For me, this issue is a deal killer. polyglot seems to handle this really well, though: https://polyglot.readthedocs.io/en/latest/Detection.html

Dobatymo · Answer 5 · Thu Sep 13 2018 11:06:09 GMT+0800 (China Standard Time)

@patrickmpoon polyglot uses cld2 which was mentioned by op.

Mathieu Rey · Answer 6 · Tue Mar 19 2019 21:20:03 GMT+0800 (China Standard Time)

I got the same issue on a Traditional Chinese string:

評估產品的生命週期中，對環境造成的影響，影響包含對氣候的變化以及自然資源的枯竭程度 
[ko:0.9999969462364235] --> KO, this should be zh-tw

评估产品的整个生命周期对环境产生的影响，包括对气候变化的影响以及对自然资源枯竭的影响 
[zh-cn:0.9999981145247211] --> OK

This is indeed a massive deal breaker.

I ended up using fastText (cld2 or cld3 are fine too), and when Chinese is detected, I further detect the script (traditional or simplified) with hanzidentifier.

Brad Solomon · Answer 7 · Sat Oct 05 2019 06:02:33 GMT+0800 (China Standard Time)

As mentioned by others above, Polyglot, or really, the underlying library pycld2/cld2 wins out in these cases:

>>> import pycld2 as cld2
>>> text = "這些機構主辦的課程，多以基本電腦使用為主，例如文書處理、中文輸入、互聯網應用等，在教學環境方面，多數也屬非常基本實用，部分培訓中心的器材設施甚至 有點不足或落後，但是在導師水平和態度上，普遍也很良好，有部分導師更主動 地一直在更新及改良教材，以配合受再培訓人士的能力和需要。"
>>> data = text.encode("utf-8")
>>> cld2.detect(data, bestEffort=False)
(True, 383, (('ChineseT', 'zh-Hant', 99, 1951.0), ('Unknown', 'un', 0, 0.0), ('Unknown', 'un', 0, 0.0)))
>>> cld2.detect('同志社大学'.encode("utf-8"), bestEffort=False)
(True, 17, (('Japanese', 'ja', 94, 1984.0), ('Unknown', 'un', 0, 0.0), ('Unknown', 'un', 0, 0.0)))

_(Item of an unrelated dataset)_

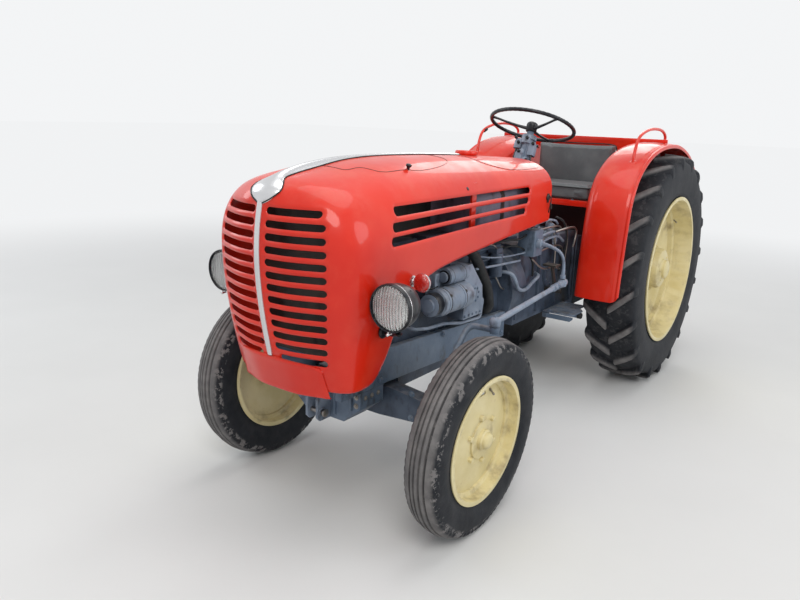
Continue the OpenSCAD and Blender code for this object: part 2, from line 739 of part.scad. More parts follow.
module grab_rails() {
  color(red) both_sides()
    bent_bar([on_fender(15, 0.6), on_fender(15, 45), [rail_x, ry(-552), 1572 + 2 * push],
      [rail_x, ry(-430), 1616 + 2 * push], [rail_x, ry(-250), 1629 + 2 * push], [rail_x, ry(-80), 1612 + 2 * push], on_fender(22, 40), on_fender(22, 0.6)], 9, 10);
}

back_y = -159;
bar_top = 1567 + 2 * push;
bar_end = 0.88;

// red board behind the seat back, resting on the crowns of both fenders
module back_bar() {
  crown = 1533 + 2 * push + gap;
  half = concat([[fender_in - gap, 1490 + 2 * push]],
    [for (q = fender_swell) if (q[0] < bar_end) [lerp(fender_in, fender_out, q[0]), crown + q[1] + 1]],
    [[lerp(fender_in, fender_out, bar_end), crown + 10], [lerp(fender_in, fender_out, bar_end), bar_top]]);
  color(red) front_plate(concat(half, [for (i = [len(half) - 1 : -1 : 0]) [-half[i][0], half[i][1]]]),
    ry(back_y) + gap, ry(back_y + 12));
}

module seat_deck() {
  color(red) {
    box(-fender_in + gap, fender_in - gap, ry(-590), ry(0), deck_z - 14, deck_z);
    box(-fender_in + gap, fender_in - gap, ry(-590), ry(-570), deck_z - 34, deck_z - 14);
    box(-185, 185, ry(-420), ry(-40), housing_top + gap, deck_z - 14);
  }
}

cushion_h = 89;
cushion_top = deck_z + cushion_h;
back_top = bar_top - 50;

module seat_cushion() {
  color(grey) box(-seat_w - 4, seat_w + 4, ry(-575), ry(back_y - 76), deck_z + gap, cushion_top);
}

module seat_back() {
  color(grey) box(-seat_w, seat_w, ry(back_y - 75), ry(back_y), deck_z + gap, back_top);
}

// Steps, controls and the driver's place
module footsteps() {
  color(blue) both_sides() translate([0, -push, 0]) {
    translate([0, 0, 552]) linear_extrude(height = 6) polygon([[165 + gap, ry(-895)], [360, ry(-895)],
      [360, ry(-740)], [320, ry(-690)], [320, ry(-600)], [165 + gap, ry(-600)]]);
    box(165 + gap, 360, ry(-895), ry(-889), 518, 552);
    x_tube(165 + gap, 364, ry(-765), 533, 18);
  }
}

module pedals() {
  color(dark) both_sides() {
    x_tube(165 + gap, 268, ry(-880), 690, 14);
    side_plate([[ry(-892), 690], [ry(-868), 690], [ry(-948), 746], [ry(-1008), 866], [ry(-1028), 866],
      [ry(-966), 732]], 252, 264);
    box(222, 300, ry(-1065), ry(-1000), 866, 876);
  }
}

module levers() {
  color(dark) {
    bent_bar([[0, ry(-850), gearbox_top + gap], [0, ry(-850), 1080], [0, ry(-800), 1160], [-20, ry(-770), 1225]], 9);
    translate([-20, ry(-770), 1235]) sphere(r = 20);
  }
}

hub_y = ry(-876);
hub_z = 1629;

// local frame of the steering column: +Z runs up the column to the driver
module on_column() {
  translate([0, hub_y, hub_z]) rotate([-wheel_tilt, 0, 0]) children();
}

module steering_column() {
  color(blue) {
    on_column() translate([0, 0, -656]) cylinder(r = 20, h = 618 - gap);
    on_column() translate([0, 0, -300]) cylinder(r = 34, h = 236);
    on_column() translate([0, 0, -92]) cylinder(r = 42, h = 28);
    on_column() translate([0, 0, -150]) rotate([90, 0, 25]) translate([0, 0, -70]) cylinder(r = 9, h = 60);
    box(-45, 45, ry(-1175), ry(-1055), gearbox_top + gap, 1018);
    box(165 + gap, drop_x - gap, ry(-1279), ry(-1180), drop_z - 70, drop_z + 70);
  }
}

module instrument_panel() {
  rim = [for (k = [4 : side_steps + crown_steps])
    let (q = shell_point(stations[len(stations) - 1], k, skin + gap)) [max(q[0], 0), q[2]]];
  color(red) {
    intersection() {
      front_plate(concat(rim, [for (i = [len(rim) - 2 : -1 : 0]) [-rim[i][0], rim[i][1]]]),
        bonnet_back - 6, bonnet_back - 2);
      box(-400, 400, bonnet_back - 20, bonnet_back + 20, 1140, 1600);
    }
    both_sides() box(100, 140, bonnet_back - 6, bonnet_back - 2, gearbox_top + gap, 1150);
    for (x = [-110, 0, 110]) y_tube(x, bonnet_back - 3, bonnet_back + 6, 1330, 40);
  }
}

hitch_r = 16;

module drawbar() {
  color(blue) {
    difference() {
      box(-40, 40, ry(200), ry(800), 430, 455);
      translate([0, ry(756), 420]) cylinder(r = hitch_r, h = 50);
    }
    both_sides() box(40, 60, ry(100), ry(260), 430, 520 - gap);
  }
}

module steering_wheel() {
  color(black) on_column() {
    rotate_extrude() translate([wheel_r, 0]) circle(r = 13, $fn = 24);
    for (i = [0 : 2]) {
      rotate([0, 0, 90 + i * 120]) bar([20, 0, -26], [wheel_r, 0, 0], 7);
    }
    translate([0, 0, -38]) cylinder(r = 30, h = 34);
    translate([0, 0, -4]) rotate_extrude() polygon([[0, 0], [30, 0], [28, 10], [20, 18], [8, 22], [0, 22.5]]);
  }
}

// Wheels, drawn about their own axis with +Z outwards
// groove across the front tyre's tread: both lips and the bottom, at distance c from the middle
function groove(c, r) = [[r, c - 4.5], [r - groove_depth, c - 3.5], [r - groove_depth, c + 3.5], [r, c + 4.5]];

groove_depth = 9;

module front_tyre() {
  w = front_tyre_w / 2;
  r = front_tyre_r;
  rotate_extrude($fn = 96) polygon(concat(
    [[front_rim_r - 13.6, -w * 0.72], [front_rim_r + 10, -w * 0.8], [front_rim_r + 50, -w], [r - 52, -w * 0.97],
      [r - 24, -w * 0.86], [r - 13, -w * 0.74]],
    groove(-31, r - 4), groove(-10.5, r - 0.6), groove(10.5, r - 0.6), groove(31, r - 4),
    [[r - 13, w * 0.74], [r - 24, w * 0.86], [r - 52, w * 0.97], [front_rim_r + 50, w],
      [front_rim_r + 10, w * 0.8], [front_rim_r - 13.6, w * 0.72]]));
}

module front_rim() {
  w = front_rim_w / 2;
  difference() {
    union() {
      rotate_extrude($fn = 96) polygon([
        [front_rim_r, -w], [front_rim_r, -w + 6], [front_rim_r - 14, -w + 8], [front_rim_r - 16, -18],
        [front_rim_r - 34, -10], [front_rim_r - 34, 14], [front_rim_r - 16, 22], [front_rim_r - 14, w - 8],
        [front_rim_r, w - 6], [front_rim_r, w], [front_rim_r - 20, w], [front_rim_r - 22, 22],
        [front_rim_r - 40, 16], [front_rim_r - 40, -14], [front_rim_r - 22, -20], [front_rim_r - 20, -w]]);
      difference() {
        rotate_extrude($fn = 96) polygon([
          [60, 30], [118, 30], [140, 22], [190, 16], [front_rim_r - 38, 6], [front_rim_r - 38, 0], [190, 9],
          [140, 15], [118, 22], [60, 22]]);
        // valve opening in the disc
        translate([-196, 0, 0]) linear_extrude(height = 60) square([30, 62], center = true);
      }
      translate([0, 0, -60]) cylinder(r = 42, h = 96);
      translate([0, 0, 20]) cylinder(r = 82, h = 18);
      rotate_extrude() polygon([[0, 30], [44, 30], [44, 52], [36, 56], [34, 66], [28, 72], [16, 75], [0, 76]]);
      for (i = [0 : 5]) {
        rotate([0, 0, 10 + i * 60]) translate([100, 0, 28]) linear_extrude(height = 16) circle(r = 12.5, $fn = 6);
      }
    }
    translate([0, 0, -70]) cylinder(r = spindle_r + pin_gap, h = 105);
  }
}

module front_wheel_place(side) {
  mirror([side < 0 ? 1 : 0, 0, 0])
    translate([front_track_x, front_y, front_z]) rotate([0, 90 + camber, 0]) children();
}

module front_tyre_left() {
  color(black) front_wheel_place(1) front_tyre();
}

module front_tyre_right() {
  color(black) front_wheel_place(-1) front_tyre();
}

module front_rim_left() {
  color(cream) front_wheel_place(1) front_rim();
}

module front_rim_right() {
  color(cream) front_wheel_place(-1) front_rim();
}

// section of the rear tyre: share of the half width, radius between lugs, radius on a lug, side;
// side is 0 on the flanks, -1 and 1 on the two halves of the tread
ts_w = 0;
ts_base = 1;
ts_lug = 2;
ts_side = 3;
half_section = [
  [0.84, rear_rim_r - 15.1, rear_rim_r - 15.1, 0],
  [0.9, rear_rim_r + 14, rear_rim_r + 14, 0],
  [1, rear_rim_r + 105, rear_rim_r + 105, 0],
  [0.985, rear_tyre_r - 84, rear_tyre_r - 80, 1],
  [0.95, rear_tyre_r - 54, rear_tyre_r - 18, 1],
  [0.62, rear_tyre_r - 37, rear_tyre_r - 5, 1],
  [0.3, rear_tyre_r - 30, rear_tyre_r - 1, 1],
  [0.05, rear_tyre_r - 28, rear_tyre_r, 1]];
rear_section = concat([for (v = half_section) [-v[ts_w], v[ts_base], v[ts_lug], -v[ts_side]]],
  [for (i = [len(half_section) - 1 : -1 : 0]) half_section[i]]);

// the four corners of a lug in turn, as shares of the pitch, and where they stand on a lug
left_turn = [0, 0.08, 0.36, 0.44];
left_up = [0, 1, 1, 0];
right_turn = [-0.14, -0.06, 0.5, 0.58];
right_up = [1, 0, 0, 1];
flank_turn = [-0.155, 0.095, 0.345, 0.595];

function tread_point(v, k, q) =
  let (turn = v[ts_side] == 0 ? flank_turn[q] : v[ts_side] < 0 ? left_turn[q] : right_turn[q])
  let (up = v[ts_side] < 0 ? left_up[q] : right_up[q])
  let (a = 360 * (k + turn) / lug_count - lug_slant * abs(v[ts_w]))
  let (r = v[ts_side] == 0 ? v[ts_base] : lerp(v[ts_base], v[ts_lug], up))
  [r * cos(a), r * sin(a), v[ts_w] * rear_tyre_w / 2];

module rear_tyre() {
  m = len(rear_section);
  n = lug_count * 4;
  faces = [for (i = [0 : n - 1]) for (j = [0 : m - 1])
    let (a = i * m + j)
    let (b = ((i + 1) % n) * m + j)
    let (c = ((i + 1) % n) * m + (j + 1) % m)
    let (d = i * m + (j + 1) % m)
    each [[a, c, b], [a, d, c]]];
  polyhedron(points = [for (k = [0 : lug_count - 1]) for (q = [0 : 3]) for (v = rear_section) tread_point(v, k, q)],
    faces = faces, convexity = 10);
}

module rear_rim() {
  w = rear_rim_w / 2;
  r = rear_rim_r;
  difference() {
    union() {
      rotate_extrude($fn = 120) polygon([
        [r, -w], [r, -w + 7], [r - 16, -w + 9], [r - 20, -30], [r - 44, -20], [r - 44, 20], [r - 20, 30],
        [r - 16, w - 9], [r, w - 7], [r, w], [r - 22, w], [r - 26, 30], [r - 50, 24], [r - 50, -24],
        [r - 26, -30], [r - 22, -w]]);
      rotate_extrude($fn = 120) polygon([
        [70, -20], [190, -20], [225, -44], [300, -56], [r - 70, -34], [r - 48, -20], [r - 48, -8], [r - 74, -22],
        [300, -44], [232, -34], [196, -8], [70, -8]]);
      translate([0, 0, -64]) cylinder(r = 80, h = 56);
      rotate_extrude() polygon([[0, -20], [104, -20], [104, 48], [98, 62], [84, 72], [60, 79], [0, 82]]);
      for (i = [0 : 7]) {
        rotate([0, 0, i * 45]) translate([146, 0, -10]) linear_extrude(height = 20) circle(r = 16, $fn = 6);
      }
    }
    translate([0, 0, -70]) cylinder(r = axle_r + pin_gap, h = 45);
  }
}

module rear_wheel_place(side) {
  mirror([side < 0 ? 1 : 0, 0, 0])
    translate([rear_track_x, rear_y, rear_tyre_r]) rotate([0, 90, 0]) children();
}

module rear_tyre_left() {
  color(black) rear_wheel_place(1) rear_tyre();
}

module rear_tyre_right() {
  color(black) rear_wheel_place(-1) rear_tyre();
}

module rear_rim_left() {
  color(cream) rear_wheel_place(1) rear_rim();
}

module rear_rim_right() {
  color(cream) rear_wheel_place(-1) rear_rim();
}

bonnet();
apron();
grille_strip();
radiator();
fuel_tank();
filler_cap();
headlights();
headlight_lenses();
turn_lamps();
frame_rails();
front_support();
front_axle();
engine();
generator();
intake_hose();
exhaust();
gearbox();
rear_axle();
fender_left();
fender_right();
grab_rails();
back_bar();
seat_deck();
seat_cushion();
seat_back();
footsteps();
pedals();
levers();
steering_column();
instrument_panel();
drawbar();
steering_wheel();
drop_arm();
drag_link();
knuckle_left();
knuckle_right();
track_rod();
front_tyre_left();
front_tyre_right();
front_rim_left();
front_rim_right();
rear_tyre_left();
rear_tyre_right();
rear_rim_left();
rear_rim_right();
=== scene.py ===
"""Looks of the vintage farm tractor: finishes, sheet metal, tyres, fittings, stage and camera."""

import math

import bmesh
import bpy
import numpy as np
from mathutils import Matrix, Vector


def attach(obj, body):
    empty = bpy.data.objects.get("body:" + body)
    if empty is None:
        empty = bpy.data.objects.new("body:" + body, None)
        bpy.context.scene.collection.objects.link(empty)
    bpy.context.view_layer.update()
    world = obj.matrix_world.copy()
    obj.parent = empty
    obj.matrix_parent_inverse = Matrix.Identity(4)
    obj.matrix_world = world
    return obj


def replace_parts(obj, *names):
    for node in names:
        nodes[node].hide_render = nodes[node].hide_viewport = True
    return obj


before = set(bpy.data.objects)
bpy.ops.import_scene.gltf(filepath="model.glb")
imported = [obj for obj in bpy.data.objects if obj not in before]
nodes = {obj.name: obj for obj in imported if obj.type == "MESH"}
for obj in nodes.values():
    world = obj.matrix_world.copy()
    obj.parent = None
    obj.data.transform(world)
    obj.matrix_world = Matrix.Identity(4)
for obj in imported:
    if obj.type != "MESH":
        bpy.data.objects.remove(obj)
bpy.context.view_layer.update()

# Driving places in metres, in the part's frame: y of the axles, of the bonnet's tip and of its back
REAR_Y = 1.106
FRONT_Y = REAR_Y - 2.389
TIP_Y = REAR_Y - 3.001
BACK_Y = REAR_Y - 1.137
# heights of the wheels' centres, half the tracks, and the front wheels' lean in degrees
REAR_Z, FRONT_Z = 0.739, 0.4157
REAR_HALF_TRACK, FRONT_HALF_TRACK = 0.492, 0.589
CAMBER = 2
SIDES = ((1, "left"), (-1, "right"))
# front and rear end of each cylinder head, counted from the rear axle
HEADS = ((-2.356, -2.082), (-2.068, -1.794), (-1.780, -1.506))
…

yjjg1993 · Answer 8 · Fri Dec 13 2019 17:27:42 GMT+0800 (China Standard Time)

I spent a little time on it and found that the problem lies in the training sample. Many Chinese characters (for example 且) do not show up in the training sample (wikipedia abstracts were used if I understand it correctly) and therefore cause the probability to be very low. However, those characters (且) appear in the Korean texts. The appearances of the characters can be easily checked in the profile directory.

Wei Lu · Answer 9 · Sun Sep 27 2020 03:01:27 GMT+0800 (China Standard Time)

Having the same issue of Chinese being detected as Korean (e.g. "要素替代弹性, 价格加成对劳动收入份额的影响研究"). Also, there are cases where English is detected as Italian (e.g. "A novel comprehensive statistical model for spontaneous synaptic quantal release"). Happens sometimes depending on the seed.

I tried polyglot but had trouble compiling the native dependency libicu (icu4c using brew on macos) so I ended up using fasttext with a pretrained model. The results look much more reliable than what langdetect provides – at least the above two cases are correctly detected.